### What you have to do
Restate word for word the lines that begin the listing and end with the line holding "its flat hanger.".
------------------------------------------------------------------------
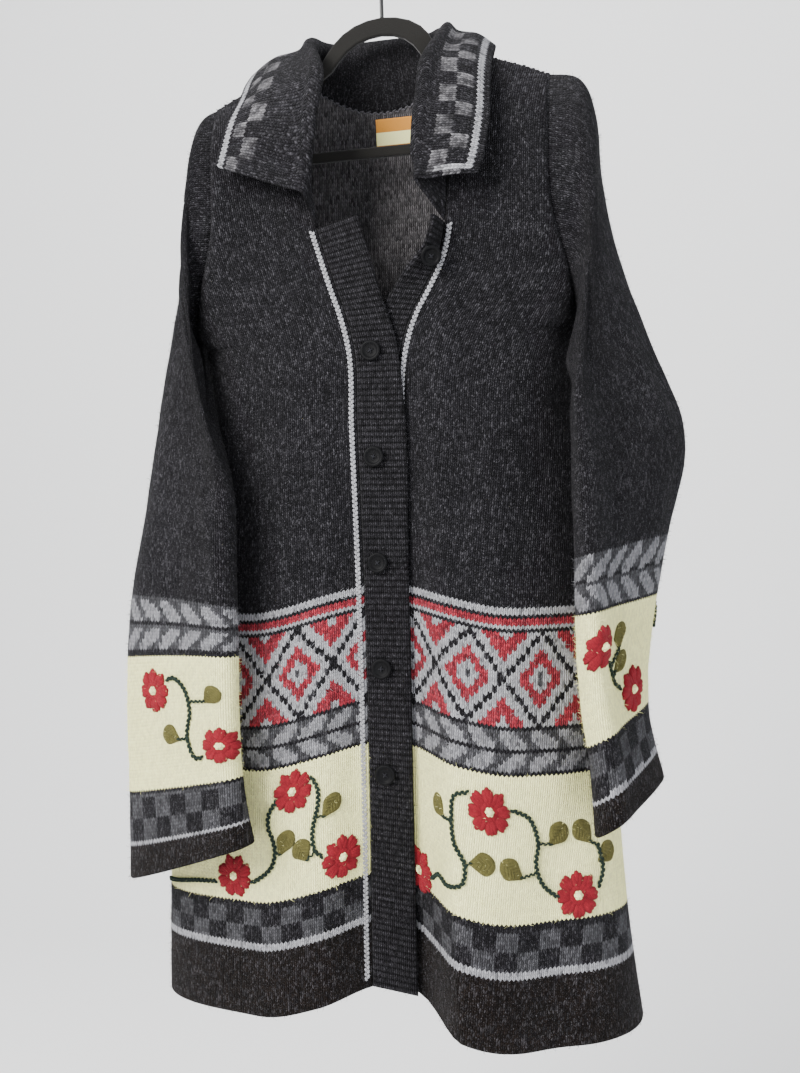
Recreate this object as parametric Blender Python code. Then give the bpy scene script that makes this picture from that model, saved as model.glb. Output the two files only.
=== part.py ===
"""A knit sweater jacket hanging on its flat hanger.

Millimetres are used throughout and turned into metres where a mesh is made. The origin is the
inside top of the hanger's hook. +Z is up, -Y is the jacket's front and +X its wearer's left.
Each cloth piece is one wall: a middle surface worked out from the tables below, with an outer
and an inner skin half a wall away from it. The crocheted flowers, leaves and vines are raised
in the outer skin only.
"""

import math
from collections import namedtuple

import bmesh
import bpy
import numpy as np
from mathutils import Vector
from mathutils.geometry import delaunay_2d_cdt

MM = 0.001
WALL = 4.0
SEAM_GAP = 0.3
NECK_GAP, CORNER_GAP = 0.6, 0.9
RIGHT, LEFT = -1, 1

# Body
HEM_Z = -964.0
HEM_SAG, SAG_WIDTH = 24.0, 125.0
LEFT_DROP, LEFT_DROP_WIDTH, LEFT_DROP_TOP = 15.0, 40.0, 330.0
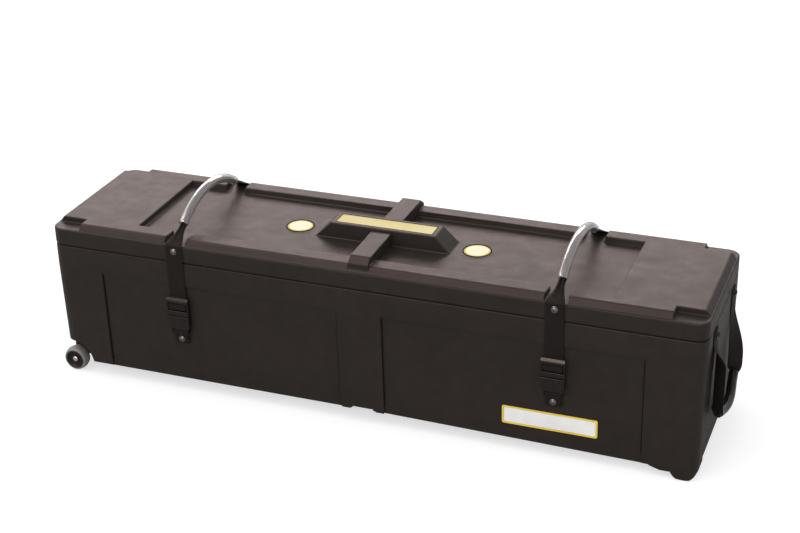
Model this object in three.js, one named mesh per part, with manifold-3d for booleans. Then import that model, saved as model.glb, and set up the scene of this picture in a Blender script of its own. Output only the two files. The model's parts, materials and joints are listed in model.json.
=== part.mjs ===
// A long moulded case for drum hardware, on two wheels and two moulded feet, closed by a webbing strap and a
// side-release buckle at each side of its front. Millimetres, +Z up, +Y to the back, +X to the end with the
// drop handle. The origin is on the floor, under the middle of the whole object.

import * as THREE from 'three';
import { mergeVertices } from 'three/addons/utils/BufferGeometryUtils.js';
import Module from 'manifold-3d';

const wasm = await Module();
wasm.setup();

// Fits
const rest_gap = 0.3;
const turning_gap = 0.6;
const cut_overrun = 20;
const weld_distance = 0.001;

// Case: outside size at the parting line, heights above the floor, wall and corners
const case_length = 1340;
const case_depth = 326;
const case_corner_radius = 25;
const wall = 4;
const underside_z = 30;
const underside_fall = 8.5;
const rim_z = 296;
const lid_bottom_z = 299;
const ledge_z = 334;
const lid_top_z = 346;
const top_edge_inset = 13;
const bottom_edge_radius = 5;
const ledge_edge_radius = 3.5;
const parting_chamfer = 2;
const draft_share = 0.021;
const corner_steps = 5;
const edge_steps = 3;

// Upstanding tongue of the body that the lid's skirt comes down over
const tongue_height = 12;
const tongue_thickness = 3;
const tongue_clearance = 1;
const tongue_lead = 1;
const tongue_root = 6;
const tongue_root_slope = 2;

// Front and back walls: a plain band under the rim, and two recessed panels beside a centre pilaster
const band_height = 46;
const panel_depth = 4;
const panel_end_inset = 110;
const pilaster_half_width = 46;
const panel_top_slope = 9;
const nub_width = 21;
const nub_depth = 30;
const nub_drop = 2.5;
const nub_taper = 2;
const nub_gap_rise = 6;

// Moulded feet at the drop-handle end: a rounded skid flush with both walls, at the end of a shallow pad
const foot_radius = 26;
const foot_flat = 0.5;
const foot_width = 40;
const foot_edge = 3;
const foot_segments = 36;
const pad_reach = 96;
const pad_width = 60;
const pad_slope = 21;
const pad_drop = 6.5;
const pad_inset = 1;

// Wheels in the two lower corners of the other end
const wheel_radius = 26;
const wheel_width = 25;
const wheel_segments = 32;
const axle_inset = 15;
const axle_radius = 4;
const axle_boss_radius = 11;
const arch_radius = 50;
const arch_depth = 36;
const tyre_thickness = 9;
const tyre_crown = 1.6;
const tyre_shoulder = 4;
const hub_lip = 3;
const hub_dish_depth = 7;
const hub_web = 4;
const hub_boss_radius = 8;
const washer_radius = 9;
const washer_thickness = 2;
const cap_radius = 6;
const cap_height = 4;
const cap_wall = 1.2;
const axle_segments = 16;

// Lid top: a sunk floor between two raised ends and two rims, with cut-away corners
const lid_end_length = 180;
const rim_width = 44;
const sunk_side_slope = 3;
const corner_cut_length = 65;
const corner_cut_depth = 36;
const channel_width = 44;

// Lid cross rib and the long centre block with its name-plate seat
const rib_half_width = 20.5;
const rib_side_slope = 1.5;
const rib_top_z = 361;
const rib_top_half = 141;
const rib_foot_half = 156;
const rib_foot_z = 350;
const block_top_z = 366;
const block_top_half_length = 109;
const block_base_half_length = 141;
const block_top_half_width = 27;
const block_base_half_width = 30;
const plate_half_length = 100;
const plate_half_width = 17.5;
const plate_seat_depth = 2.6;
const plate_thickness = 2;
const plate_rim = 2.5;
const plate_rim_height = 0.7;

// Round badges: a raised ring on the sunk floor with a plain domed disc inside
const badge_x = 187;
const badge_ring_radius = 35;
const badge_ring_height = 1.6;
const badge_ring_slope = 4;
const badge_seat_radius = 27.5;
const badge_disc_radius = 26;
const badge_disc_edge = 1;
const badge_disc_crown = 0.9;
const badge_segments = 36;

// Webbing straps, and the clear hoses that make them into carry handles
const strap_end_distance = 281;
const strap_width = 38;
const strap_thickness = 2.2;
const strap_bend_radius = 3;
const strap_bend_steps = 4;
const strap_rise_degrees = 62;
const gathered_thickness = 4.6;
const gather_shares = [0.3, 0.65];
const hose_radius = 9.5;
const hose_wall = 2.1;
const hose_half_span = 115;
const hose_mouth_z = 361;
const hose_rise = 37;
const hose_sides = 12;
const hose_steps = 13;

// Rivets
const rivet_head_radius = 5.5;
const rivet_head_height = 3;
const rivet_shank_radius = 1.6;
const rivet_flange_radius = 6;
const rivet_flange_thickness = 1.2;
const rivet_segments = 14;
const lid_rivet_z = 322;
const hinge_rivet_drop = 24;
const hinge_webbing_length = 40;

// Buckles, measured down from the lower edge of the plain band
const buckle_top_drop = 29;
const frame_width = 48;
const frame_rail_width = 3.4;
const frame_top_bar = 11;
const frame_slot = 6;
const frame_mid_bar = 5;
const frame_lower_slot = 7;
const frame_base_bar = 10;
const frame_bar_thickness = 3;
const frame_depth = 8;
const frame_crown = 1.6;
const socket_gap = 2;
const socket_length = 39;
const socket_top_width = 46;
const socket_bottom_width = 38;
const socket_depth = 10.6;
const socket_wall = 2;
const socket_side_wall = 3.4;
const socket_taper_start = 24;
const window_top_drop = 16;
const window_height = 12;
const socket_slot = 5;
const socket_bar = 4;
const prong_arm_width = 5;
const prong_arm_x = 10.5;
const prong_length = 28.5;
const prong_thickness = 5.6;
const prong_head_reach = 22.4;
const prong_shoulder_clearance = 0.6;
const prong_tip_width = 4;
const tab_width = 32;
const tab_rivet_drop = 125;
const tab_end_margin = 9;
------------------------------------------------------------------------
### Correct output
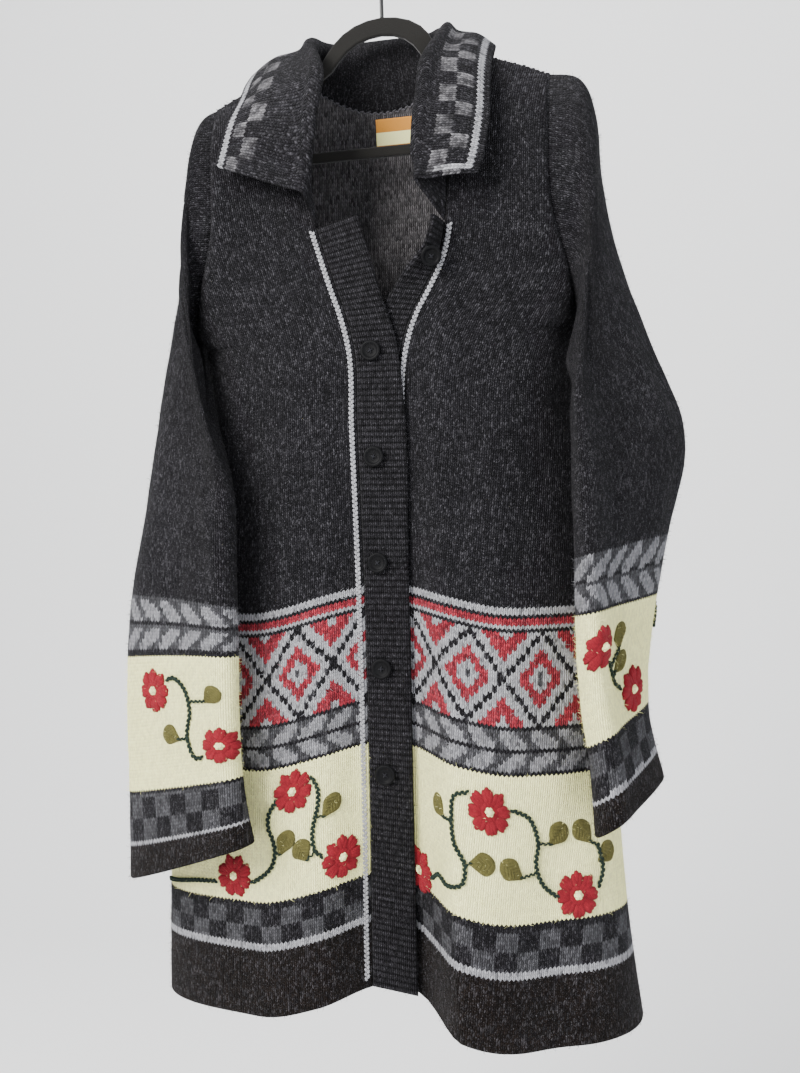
Recreate this object as parametric Blender Python code. Then give the bpy scene script that makes this picture from that model, saved as model.glb. Output the two files only.
=== part.py ===
"""A knit sweater jacket hanging on its flat hanger.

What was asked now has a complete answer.